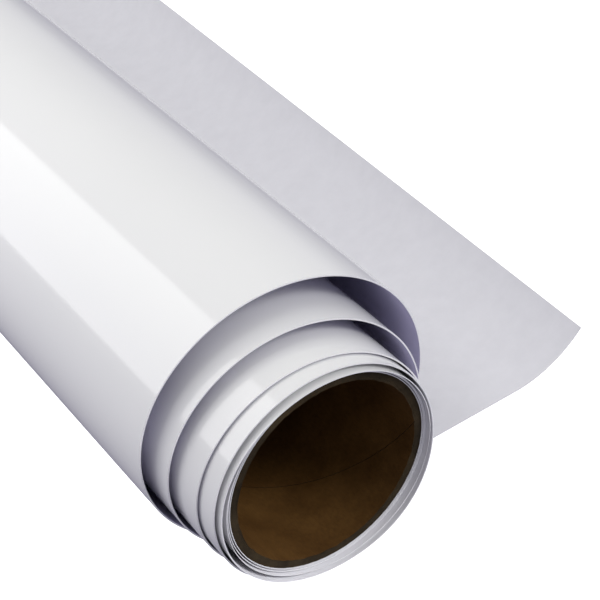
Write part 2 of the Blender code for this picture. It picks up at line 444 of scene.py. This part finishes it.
def layer_mesh(name, place, top, bottom, steps):
    """Closed thin sheet laid onto the web; place takes shares along the web, over it and into it.

    The sheet starts as a flat grid, grows its thickness, and is then bent to its place. Its cut rim is
    the second material, with sharp edges, so that stretches of the web join without a mark.
    """
    bm = bmesh.new()
    uv = bm.loops.layers.uv.new("UVMap")
    bmesh.ops.create_grid(bm, x_segments=steps, y_segments=ACROSS, size=0.5)
    bmesh.ops.translate(bm, vec=(0.5, 0.5, 0), verts=bm.verts[:])
    grown = bmesh.ops.extrude_face_region(bm, geom=bm.faces[:])["geom"]
    inner = [item for item in grown if isinstance(item, bmesh.types.BMVert)]
    bmesh.ops.translate(bm, vec=(0, 0, 1), verts=inner)
    bm.normal_update()
    for face in bm.faces:
        rim = abs(face.normal.z) < 0.5
        face.smooth = not rim
        face.material_index = int(rim)
        for loop in face.loops:
            loop[uv].uv = loop.vert.co.xy
    for edge in bm.edges:
        rims = {face.material_index for face in edge.link_faces}
        edge.smooth = len(rims) == 1
    for vert in bm.verts:
        along, across, into = vert.co
        vert.co = place(along, spread_edges(across), top + (bottom - top) * into)
    bmesh.ops.recalc_face_normals(bm, faces=bm.faces[:])
    mesh = bpy.data.meshes.new(name)
    bm.to_mesh(mesh)
    bm.free()
    return mesh


def web_piece(name, layer, place, first, last, steps, body=None, blended=None, painted_shade=True):
    """Stretch of one layer of the web, laid where place puts a run along it, a depth and a share over it."""
    depth, thickness = LAYERS[layer]

    def spot(along, across, into):
        return place(first + (last - first) * along, into, across)

    mesh = layer_mesh(name, spot, depth, depth + thickness, steps)
    piece = bpy.data.objects.new(name, mesh)
    # The liner's copy with painted shade goes where painted_shade is set; elsewhere the liner's own colour
    face = FILM_WHITE if layer == "film" else (LINER_PAINTED_SHADE if painted_shade else LINER_LIGHT)
    finish_piece(piece, body, [face, CUT_EDGE])
    if blended:
        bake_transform(piece)
    middle = [spot(i / LENGTH_STEPS, 0.5, depth) for i in range(LENGTH_STEPS + 1)]
    return piece


TURN_BODIES = ("outer_turn", "second_turn", "third_turn", "fourth_turn")


def build_turns():
    """Each loose turn: three quarters on its own body, and a last quarter built apart, left on no body where
    another turn follows.
    """
    for turn, body in enumerate(TURN_BODIES):
        rigid_end = turn + RIGID_SHARE
        blended = None
        if turn + 1 < LOOSE_TURNS:
            side = AXIS.z + loose_section(rigid_end, 0)[1]
            bottom = AXIS.z + loose_section(turn + 1, 0)[1]
            blended = (body, TURN_BODIES[turn + 1], (AXIS.x, AXIS.y, side), (AXIS.x, AXIS.y, bottom))
        stretches = (("", turn, rigid_end, None), ("_lower", rigid_end, turn + 1, blended))
        for layer in LAYERS:
            for suffix, first, last, blend in stretches:
                piece = web_piece(
                    f"{layer}_of_{body}{suffix}", layer, web_place, first, last,
                    round(STEPS_PER_TURN * (last - first)), None if blend else body, blend,
                    # The first three loose turns' liner gets the copy with painted shade
                    painted_shade=turn + 1 < LOOSE_TURNS,
                )
                if not suffix:
                    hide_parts(f"{body}_{layer}")


def build_wound_turns():
    """The thin tight turns that ride with the fourth one, and the lead turn that is fixed to the core."""
    for layer in LAYERS:
        stretches = (
            (f"{layer}_of_tight_turns", web_place, LOOSE_TURNS, LEAD_START, "fourth_turn"),
            (f"{layer}_of_lead_turn", lead_place, LEAD_START, LEAD_START + 1, "core"),
        )
        for name, place, first, last, body in stretches:
            piece = web_piece(
                name, layer, place, first, last, round(STEPS_PER_TURN * (last - first)), body,
                painted_shade=False,
            )
            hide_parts("tight_turns" if body == "fourth_turn" else "lead_turn")


def build_tail():
    """The tail's stretches and its peeling tab, laid along the bent tail."""
    lift, curl = TAIL_LIFT.x - TAIL_START, TAIL_CURL.x - TAIL_START
    middle = lift + (curl - lift) / 2
    lip_first = LIP_START - CURL_SPREAD / 2

    def bend(body, next_body, first, last):
        return body, next_body, tail_place(first, 0, 0.5), tail_place(last, 0, 0.5)

    root = bend("outer_turn", "tail", lift - LIFT_SPREAD, lift + LIFT_SPREAD)
    curled = bend("tail", "tail_bend", curl - CURL_SPREAD, curl + CURL_SPREAD)
    lip = bend("tail_bend", "tail_lip", lip_first, LIP_START + CURL_SPREAD / 3)
    peeled = bend("tail_lip", "liner_peel", PEEL_START, PEEL_START + PEEL_SPREAD)
    for layer in LAYERS:
        lip_last = TAIL_END if layer == "film" else PEEL_START
        stretches = (
            ("root", tail_place, 0, middle, ROOT_STEPS, root, ("tail_root", "tail")),
            ("bend", tail_place, middle, lip_first, BEND_STEPS, curled, ("tail_bend",)),
            ("lip", free_end_place, lip_first, lip_last, LIP_STEPS, lip, ("tail_lip",)),
        )
        for part, place, first, last, steps, blended, nodes in stretches:
            piece = web_piece(f"{layer}_of_tail_{part}", layer, place, first, last, steps,
                              blended=blended, painted_shade=False)
            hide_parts(*(f"{node}_{layer}" for node in nodes))
    tab = web_piece("liner_peel_tab", "liner", free_end_place, PEEL_START, TAIL_END, PEEL_STEPS,
                    blended=peeled, painted_shade=False)
    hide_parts("peel_tab_liner")


# ---- Core ---------------------------------------------------------------------------------

def tube(inner, outer):
    """Tube about the roll's axis, the length of the core: a bevelled profile spun a full turn."""
    bm = bmesh.new()
    corners = [(inner, CORE_NEAR), (outer, CORE_NEAR), (outer, CORE_FAR), (inner, CORE_FAR)]
    verts = [bm.verts.new((AXIS.x + radius, along, AXIS.z)) for radius, along in corners]
    bm.faces.new(verts)
    bmesh.ops.bevel(bm, geom=bm.verts[:], offset=CHAMFER, segments=3, profile=0.5, affect="VERTICES",
                    material=-1)
    bmesh.ops.delete(bm, geom=bm.faces[:], context="FACES_ONLY")
    bmesh.ops.spin(bm, geom=bm.verts[:] + bm.edges[:], cent=AXIS, axis=(0, 1, 0), angle=math.tau,
                   steps=CORE_SEGMENTS, use_merge=True)
    bmesh.ops.remove_doubles(bm, verts=bm.verts[:], dist=WELD)
    bmesh.ops.recalc_face_normals(bm, faces=bm.faces[:])
    return bm


def ribbon(inner, outer):
    """Inner ply: one strip of paper wound on a helix, with the open seam between its edges."""
    bm = bmesh.new()
    low = CORE_NEAR - RIBBON_LEAD * RIBBON_PITCH
    high = low + RIBBON_PITCH - SEAM
    turned = Matrix.Rotation(SEAM_ANGLE, 3, "Y")
    corners = [(inner, low), (outer, low), (outer, high), (inner, high)]
    verts = [bm.verts.new(AXIS + turned @ Vector((radius, along - AXIS.y, 0))) for radius, along in corners]
    edges = [bm.edges.new((verts[i], verts[i - 1])) for i in range(4)]
    turns = math.ceil((CORE_FAR - CORE_NEAR) / RIBBON_PITCH) + RIBBON_LEAD + 1
    steps = RIBBON_STEPS * turns
    bmesh.ops.spin(bm, geom=verts + edges, cent=AXIS, axis=(0, 1, 0), angle=math.tau * turns, steps=steps,
                   dvec=(0, RIBBON_PITCH / RIBBON_STEPS, 0))
    for along, side in ((CORE_NEAR, -1), (CORE_FAR, 1)):
        cut = bmesh.ops.bisect_plane(bm, geom=bm.verts[:] + bm.edges[:] + bm.faces[:], dist=WELD,
                                     plane_co=(0, along, 0), plane_no=(0, side, 0), clear_outer=True)
        rim = [item for item in cut["geom_cut"] if isinstance(item, bmesh.types.BMEdge)]
        bmesh.ops.holes_fill(bm, edges=rim, sides=0)
    bmesh.ops.recalc_face_normals(bm, faces=bm.faces[:])
    return bm


def roughen_ends(bm, depth):
    """Ragged fibres at the cut ends."""
    for vert in bm.verts:
        end = min(vert.co.y - CORE_NEAR, CORE_FAR - vert.co.y)
        if end < FRAYED:
            spot = vert.co * FIBRE_SCALE
            vert.co += depth * Vector([noise.noise(spot + shift) for shift in FIBRE_SHIFTS])


def build_core():
    """The core's plies, each with its fray: how far its cut fibres stray."""
    body_inner = BORE_RADIUS + FACE_PLY
    plies = (
        ("core_board", tube(body_inner, CORE_RADIUS - WRAP_PLY), "core_body_ply", 0.0002),
        ("core_wrap_ply", tube(CORE_RADIUS - WRAP_PLY + SEAT, CORE_RADIUS), "core_outer_ply", 0.0001),
        ("core_bore_ply", ribbon(BORE_RADIUS, body_inner - SEAT), "core_inner_ply", 0.0003),
    )
    for name, bm, node, fray in plies:
        for face in bm.faces:
            face.material_index = int(abs(face.normal.y) > 0.5)
            face.smooth = True
        roughen_ends(bm, fray)
        mesh = bpy.data.meshes.new(name)
        bm.to_mesh(mesh)
        bm.free()
        piece = finish_piece(bpy.data.objects.new(name, mesh), "core", [BOARD, BOARD_EDGE])
        mesh.set_sharp_from_angle(angle=math.radians(40))
        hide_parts(node)


def dress_tape():
    for slot in frame["nodes"]["starter_tape"].material_slots:
        slot.material = TAPE_FINISH


# ---- Studio -------------------------------------------------------------------------------

def build_floor():
    bm = bmesh.new()
    bmesh.ops.create_grid(bm, x_segments=1, y_segments=1, size=FLOOR_SIZE)
    mesh = bpy.data.meshes.new("floor")
    bm.to_mesh(mesh)
    bm.free()
    mesh.materials.append(floor_material())
    floor = bpy.data.objects.new("floor", mesh)
    bpy.context.scene.collection.objects.link(floor)
    floor.location.z = -FLOOR_DROP
    floor.visible_diffuse = False
    floor.visible_glossy = False


def add_lamp(lamp, place, aim):
    """Hangs the lamp at its place, turned to its aim."""
    holder = bpy.data.objects.new(lamp.name, lamp)
    holder.location = place
    holder.rotation_euler = (aim - place).to_track_quat("-Z", "Y").to_euler()
    bpy.context.scene.collection.objects.link(holder)


def add_panel(name, place, aim, size, power):
    lamp = bpy.data.lights.new(name, "AREA")
    lamp.shape = "RECTANGLE"
    lamp.size, lamp.size_y = size
    lamp.energy = power
    add_lamp(lamp, place, aim)


def add_bore_light():
    """Small lamp in front of the roll that warms the paperboard inside the core's mouth."""
    mouth = Vector((AXIS.x, CORE_NEAR, AXIS.z))
    lamp = bpy.data.lights.new("bore_light", "SPOT")
    lamp.spot_size = BORE_LIGHT_SPREAD
    lamp.spot_blend = 1.0
    lamp.shadow_soft_size = BORE_LIGHT_RADIUS
    lamp.energy = BORE_LIGHT_POWER
    add_lamp(lamp, mouth + BORE_LIGHT_PLACE, mouth + BORE_LIGHT_AIM)


def light_studio():
    """Sky bright overhead and dim below, a long softbox low on the left, a fill and the bore's light."""
    world = bpy.data.worlds.new("studio")
    bpy.context.scene.world = world
    world.use_nodes = True
    tree = world.node_tree
    background = tree.nodes["Background"]
    source = tree.nodes.new("ShaderNodeTexCoord")
    split = tree.nodes.new("ShaderNodeSeparateXYZ")
    tree.links.new(source.outputs["Generated"], split.inputs["Vector"])
    height = tree.nodes.new("ShaderNodeMapRange")
    height.inputs["From Min"].default_value = -1
    tree.links.new(split.outputs["Z"], height.inputs["Value"])
    sky = colour_ramp(tree, height.outputs["Result"], SKY)
    tree.links.new(sky, background.inputs["Color"])
    background.inputs["Strength"].default_value = 1.0
    centre = Vector((AXIS.x, CORE_NEAR + STUDIO_DEPTH, AXIS.z))
    add_panel("softbox", centre + SOFTBOX_PLACE, centre + SOFTBOX_AIM, SOFTBOX_SIZE, SOFTBOX_POWER)
    add_panel("fill", centre + FILL_PLACE, centre, FILL_SIZE, FILL_POWER)
    add_bore_light()
    bpy.context.scene.view_settings.view_transform = "Standard"


def place_camera():
    azimuth, elevation = VIEW_AZIMUTH, VIEW_ELEVATION
    back = Vector((math.sin(azimuth) * math.cos(elevation), -math.cos(azimuth) * math.cos(elevation),
                   math.sin(elevation)))
    level = Vector((math.cos(azimuth), math.sin(azimuth), 0))
    upright = back.cross(level)
    right = math.cos(VIEW_ROLL) * level + math.sin(VIEW_ROLL) * upright
    up = math.cos(VIEW_ROLL) * upright - math.sin(VIEW_ROLL) * level
    aim = Vector((AXIS.x, CORE_NEAR, AXIS.z))
    lens = bpy.data.cameras.new("camera")
    lens.lens = VIEW_LENS
    lens.sensor_width = VIEW_SENSOR
    camera = bpy.data.objects.new("camera", lens)
    turned = Matrix((right, up, back)).transposed().to_4x4()
    turned.translation = aim + VIEW_DISTANCE * back - VIEW_ACROSS * right - VIEW_UP * up
    camera.matrix_world = turned
    bpy.context.scene.collection.objects.link(camera)
    bpy.context.scene.camera = camera


place_camera()
build_turns()
build_wound_turns()
build_tail()
build_core()
dress_tape()
build_floor()
light_studio()
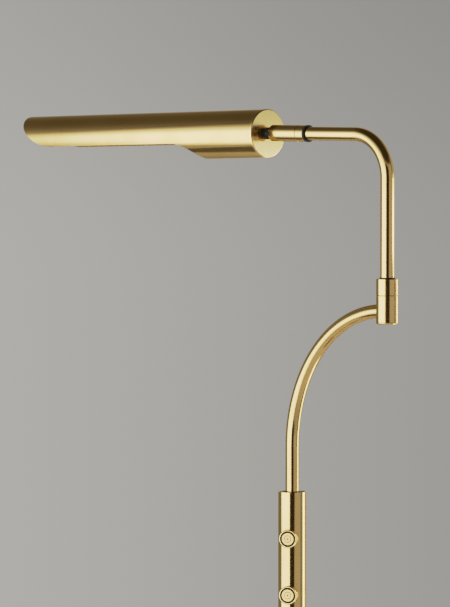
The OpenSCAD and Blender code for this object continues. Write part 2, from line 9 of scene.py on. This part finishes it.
import bmesh
import bpy
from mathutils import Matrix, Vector

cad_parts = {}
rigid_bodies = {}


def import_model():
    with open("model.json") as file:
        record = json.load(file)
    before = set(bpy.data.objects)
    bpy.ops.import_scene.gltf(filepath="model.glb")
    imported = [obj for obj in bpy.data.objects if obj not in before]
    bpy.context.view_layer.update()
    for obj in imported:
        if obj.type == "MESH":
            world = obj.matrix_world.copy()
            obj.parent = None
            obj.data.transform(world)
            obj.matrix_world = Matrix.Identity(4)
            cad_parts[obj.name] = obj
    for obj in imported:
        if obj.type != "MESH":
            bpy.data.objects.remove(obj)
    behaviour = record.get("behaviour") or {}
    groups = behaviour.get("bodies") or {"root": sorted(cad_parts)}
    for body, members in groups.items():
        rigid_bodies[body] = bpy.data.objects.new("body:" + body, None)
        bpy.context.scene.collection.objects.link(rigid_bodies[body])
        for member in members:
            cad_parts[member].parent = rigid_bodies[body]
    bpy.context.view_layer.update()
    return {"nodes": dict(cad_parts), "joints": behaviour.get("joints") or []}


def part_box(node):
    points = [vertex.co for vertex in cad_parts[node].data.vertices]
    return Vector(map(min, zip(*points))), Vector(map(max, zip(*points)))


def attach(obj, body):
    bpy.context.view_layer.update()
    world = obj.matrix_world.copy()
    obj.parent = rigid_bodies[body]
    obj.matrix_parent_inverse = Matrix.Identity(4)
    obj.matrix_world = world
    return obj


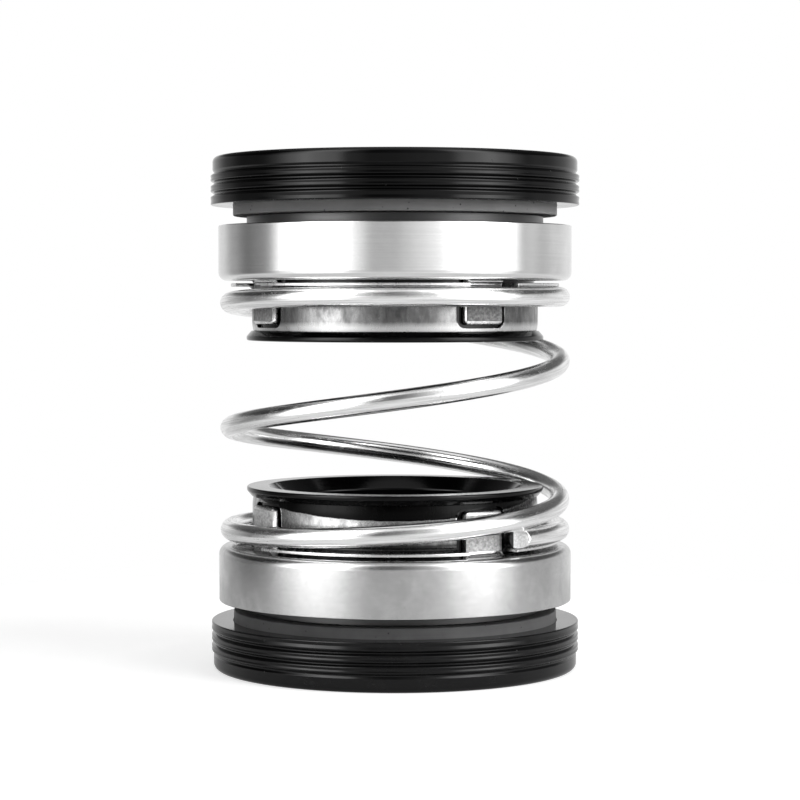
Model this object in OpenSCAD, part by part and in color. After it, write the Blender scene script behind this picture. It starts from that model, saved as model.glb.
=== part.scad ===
// Double mechanical seal for a pump shaft: two equal bellows heads pushed apart by one coil spring,
// each running on a ring held in a rubber cup. Every head is drawn with its outer end at z = 0.

/* [Shaft] */
// Diameter of the shaft that the rubber necks grip
shaft_d = 25; // [20:0.5:32]
// Radial room between the shaft and the bore of each seat ring
seat_clear = 0.8; // [0.5:0.1:1.2]
// Radial room between the shaft and the bore of each face ring
face_clear = 0.9; // [0.5:0.1:1.3]

/* [Seat cup] */
// Axial height of the rubber cup
cup_h = 5.3; // [4.8:0.1:8]
// Rubber between the seat ring and the rib crests
cup_wall = 2.42; // [1.8:0.01:3.5]
// Rubber behind the seat ring
cup_floor = 1.3; // [0.8:0.1:2]
// Width of the seat ring's back that the hole in the cup leaves bare
floor_bare = 0.9; // [0.5:0.1:1.5]
// How far the plain land at the outer end lies below the rib crests
land_drop = 0.23; // [0.1:0.01:0.4]
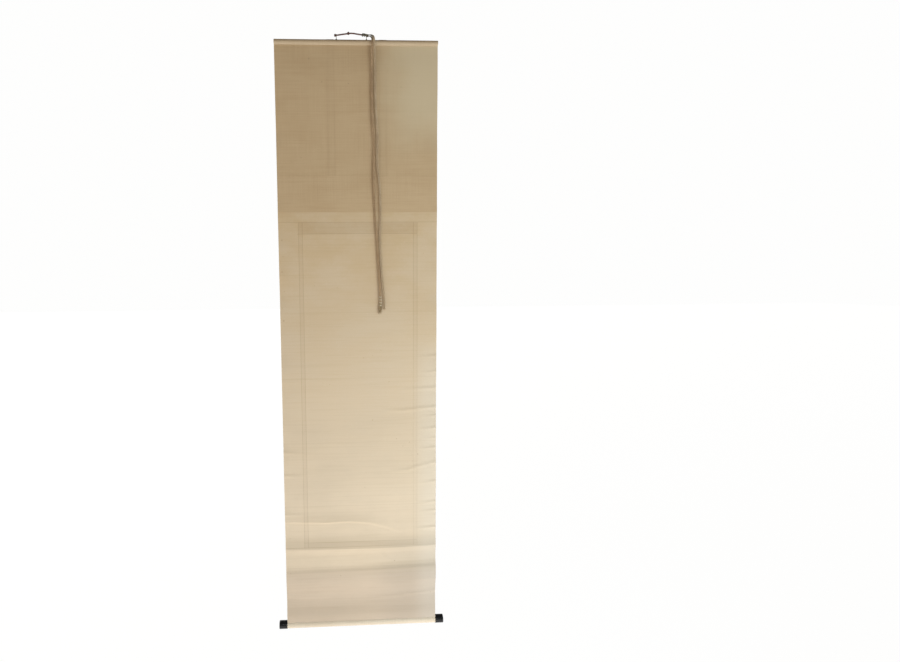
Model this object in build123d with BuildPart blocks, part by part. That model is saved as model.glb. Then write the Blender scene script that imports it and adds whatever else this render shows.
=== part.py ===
⁂
__THE TASK__:
Restate the final lines of the listing above word for word, beginning at the line that contains "Model this object in OpenSCAD, part".

__WORKED SOLUTION__:
Model this object in OpenSCAD, part by part and in color. After it, write the Blender scene script behind this picture. It starts from that model, saved as model.glb.
=== part.scad ===
// Double mechanical seal for a pump shaft: two equal bellows heads pushed apart by one coil spring,
// each running on a ring held in a rubber cup. Every head is drawn with its outer end at z = 0.

/* [Shaft] */
// Diameter of the shaft that the rubber necks grip
shaft_d = 25; // [20:0.5:32]
// Radial room between the shaft and the bore of each seat ring
seat_clear = 0.8; // [0.5:0.1:1.2]
// Radial room between the shaft and the bore of each face ring
face_clear = 0.9; // [0.5:0.1:1.3]

/* [Seat cup] */
// Axial height of the rubber cup
cup_h = 5.3; // [4.8:0.1:8]
// Rubber between the seat ring and the rib crests
cup_wall = 2.42; // [1.8:0.01:3.5]
// Rubber behind the seat ring
cup_floor = 1.3; // [0.8:0.1:2]
// Width of the seat ring's back that the hole in the cup leaves bare
floor_bare = 0.9; // [0.5:0.1:1.5]
// How far the plain land at the outer end lies below the rib crests
land_drop = 0.23; // [0.1:0.01:0.4]
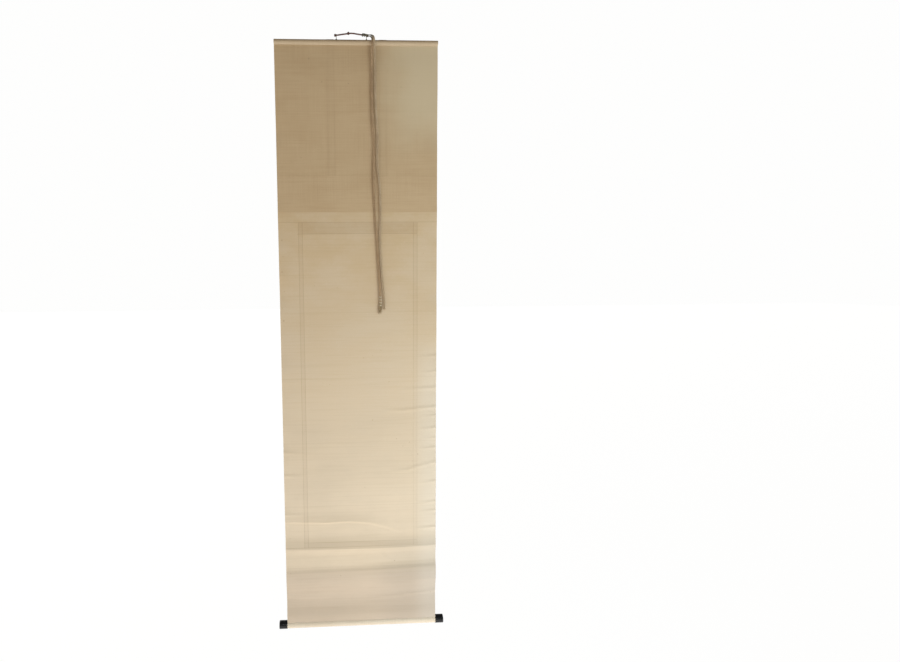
Model this object in build123d with BuildPart blocks, part by part. That model is saved as model.glb. Then write the Blender scene script that imports it and adds whatever else this render shows.
=== part.py ===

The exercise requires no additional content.